Pursuing the way with vigour, determination and clarity, taking a deserved rest.
Making a well-considered decision and going onto the gate out of the garden, where the “treasure” is gained.
The Knight is the one who is taking this path. But he first has to find himself (his identity, his gold
and his path) through the riddle of the Hanged Dragon. The solving of the riddle involves considerable hardship, probably even a sacrifice (of quite another kind than the Knight would be accustomed to, for example it is not his knight-typical task to slay the dragon).
The main stations of this path from Hanged Dragon to Four of Swords fell into a stair-like pattern, which very well shows the steady progress towards his goal (the treasure - a more mature identity and/or control over new resources)
The numerical value of the cards together is 20. This relates this path to Judgment. The Knight has to heed a call (solve the riddle) to open an avenue which ultimately leads to a new life/a new level of consciousness/a more integrated Self.
2nd Path: Circle around the complete garden (far side):
- Empress to Four of Cups
- Four of Cups to Chariot
- Chariot to Four of Swords
- Four of Swords to Blasted Tower
- Blasted Tower to Five of Cups
- Five of Cups to Two of Coins
- Two of Coins to Queen of Coins (leaving the garden)

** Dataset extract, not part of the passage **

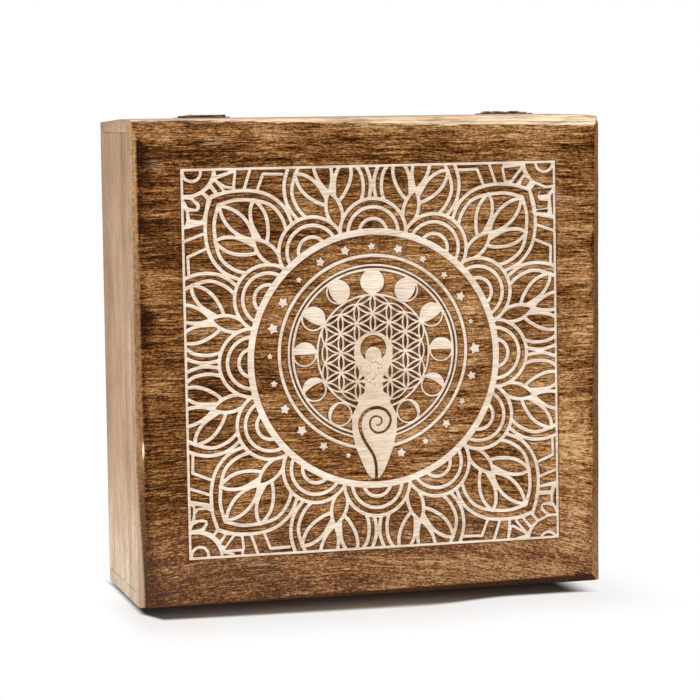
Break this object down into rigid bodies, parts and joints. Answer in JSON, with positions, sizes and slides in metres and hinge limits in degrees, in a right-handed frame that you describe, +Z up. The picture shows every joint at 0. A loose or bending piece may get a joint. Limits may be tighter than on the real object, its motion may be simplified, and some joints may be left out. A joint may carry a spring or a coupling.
{
  "type": "hinged wooden keepsake box",
  "caption": "Square wooden keepsake box with a hinged lid on two butt hinges, standing on its front edge, its bevelled lid face engraved with a mandala.",
  "frame": {"origin": "centre of the footprint on the floor, with the closed box standing on its front walls", "axes": "+X to the right along the hinge line, seen from the lid's face; +Y from the lid's face to the bottom board; +Z up from the front walls to the hinged back"},
  "size_m": [0.25, 0.092, 0.2506],
  "materials": {
    "stained_wood": "brown stain, satin, sanded through to pale raw wood in the engraved lines",
    "washed_wood": "pale washed wood, matt",
    "panel_wood": "plain thin board, matt",
    "aged_brass": "dark aged patina, worn bright on the knuckles"
  },
  "bodies": {
    "base": {"base_front_wall": "washed_wood", "base_back_wall": "washed_wood", "base_left_wall": "washed_wood", "base_right_wall": "washed_wood", "base_bottom_board": "panel_wood", "hinge_left_base_leaf": "aged_brass", "hinge_left_base_screw_1": "aged_brass", "hinge_left_base_screw_2": "aged_brass", "hinge_left_pin": "aged_brass", "hinge_right_base_leaf": "aged_brass", "hinge_right_base_screw_1": "aged_brass", "hinge_right_base_screw_2": "aged_brass", "hinge_right_pin": "aged_brass"},
    "lid": {"lid_front_rail": "washed_wood", "lid_back_rail": "washed_wood", "lid_left_rail": "washed_wood", "lid_right_rail": "washed_wood", "lid_top_board": "stained_wood", "hinge_left_lid_leaf": "aged_brass", "hinge_left_lid_screw_1": "aged_brass", "hinge_left_lid_screw_2": "aged_brass", "hinge_right_lid_leaf": "aged_brass", "hinge_right_lid_screw_1": "aged_brass", "hinge_right_lid_screw_2": "aged_brass"}
  },
  "joints": [
    {"name": "lid_hinge", "type": "hinge", "parent": "base", "child": "lid", "pos_m": [0, -0.014, 0.24985], "axis": [-1, 0, 0], "range_deg": [0, 175]}
  ]
}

This path is taken by one of the Empress’ children (baby dragons):
Setting out well-trained in care and compassion by your Empress-Mother, you cannot refuse the dragon who asks for help in feeding his/her young.

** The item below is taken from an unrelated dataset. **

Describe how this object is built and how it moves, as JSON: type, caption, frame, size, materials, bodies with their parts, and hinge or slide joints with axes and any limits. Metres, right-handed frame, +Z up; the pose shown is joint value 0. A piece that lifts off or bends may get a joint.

Having fulfilled this work, the dragon makes good on his/her word and takes you up on a ride to unbelievable new vistas.
But all good things have to end and you find yourself at a place of rest. You have to leave, though, because there is a sudden fire in a tower nearby and you have to go and see if you can be of help there.
On coming to the Blasted Tower you are hurt by falling stones, but you meet your dragon again, who rapidly explains that he had to dismantle this evil structure by force and fire. Together you flee the scene across the water.